Cross-Border Debt into India · Quick Reference

Structured Debt & ECB — Term Sheet

Plain-English glossary for foreign lenders · reflects the post-February 2026 ECB regime
One thread to remember: your headline coupon is not your real return. Withholding tax, treaty position and structure (onshore vs GIFT City) together set the net yield — model the after-tax number before choosing a route, not after.

I. Regulators & Framework

RBI Reserve Bank of India
India's central bank; main regulator for borrowing from abroad and FX.
SEBI Securities & Exchange Board of India
Markets regulator (akin to the UK's FCA). Oversees FPIs, bonds and shares.
FEMA Foreign Exchange Management Act, 1999
The overarching law for all cross-border money flows. Everything foreign sits under it.
IFSCA Int'l Financial Services Centres Authority
Single regulator for GIFT City / the IFSC.
AD Bank Authorised Dealer (Cat-I) Bank
RBI-licensed FX bank; the borrower's banker and the reporting gateway to the RBI.

II. Routes & Instruments

ECB External Commercial Borrowing
A loan an Indian entity takes from a lender outside India, under RBI rules.
FPI Foreign Portfolio Investor
A SEBI-registered foreign investor who buys Indian securities on the market.
NCD Non-Convertible Debenture
A bond/IOU that pays interest and repays at maturity — never converts to shares.
AIF Alternative Investment Fund
A SEBI-regulated onshore pooled fund. Only needed for an onshore INR presence.
SPV Special Purpose Vehicle
A company built for one purpose — to ring-fence a deal.
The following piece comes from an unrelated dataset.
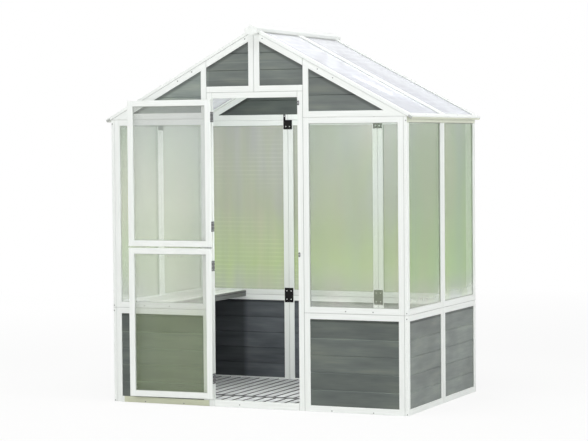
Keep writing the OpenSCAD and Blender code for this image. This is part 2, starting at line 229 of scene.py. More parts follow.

Your Lux vehicle is one.
LRN Loan Registration Number
The RBI's unique ID for each ECB; no drawdown until allotted.
MAMP Minimum Average Maturity Period
Minimum average life before repayment (largely relaxed under the 2026 rules).

III. GIFT City

IFSC Int'l Financial Services Centre
A financial zone treated as "offshore" for FEMA; deals in foreign currency.
GIFT City
Gujarat Int'l Finance Tec-City — the only IFSC; a tax-friendly offshore-to-onshore bridge.
Tax holiday
Long tax exemption for GIFT funds — a key reason foreign credit players base there.

IV. Hedging

Hedging
Protecting against an adverse rate move; give up some upside for certainty.
FX / currency risk
The danger the USD/INR rate moves against you and you get back fewer dollars.
Forward
Locks in a future exchange rate today, for one set date.
CCS Cross-Currency Swap
Swaps interest and principal across two currencies over a loan's life.
POS Principal-Only Swap
Hedges only the final principal — cheaper, partial cover.
NDF Non-Deliverable Forward
Offshore INR forward, settled in dollars (no rupees move).
INR-denominated (Masala-style)
Borrowing in rupees, so FX risk sits with you, the lender, not the borrower.

V. Tax

WHT Withholding Tax
Tax deducted at source from your interest before you're paid; cuts net yield.
DTAA Tax Treaty
Two-country deal stopping double taxation; a good one lowers WHT.
Treaty shopping
Routing only to grab a better treaty, without real substance — disliked by authorities.
GAAR General Anti-Avoidance Rules
Lets India ignore a structure whose main purpose is dodging tax.
Substance
Real staff, decisions, operations — the defence against GAAR / treaty challenge.
PE Permanent Establishment
A taxable presence in India; lenders structure to avoid creating one.
Capital gains tax
Tax on profit when you sell paper above cost (matters if you trade, not just hold).

VI. Issuers in Play

BMCBrihanmumbai Municipal Corporation — Mumbai's city government (sub-sovereign).
PMCPune Municipal Corporation (sub-sovereign).
PFCPower Finance Corporation — government-owned lender to the power sector (quasi-sovereign PSU).
NHBNational Housing Bank — government-owned housing-finance institution (quasi-sovereign).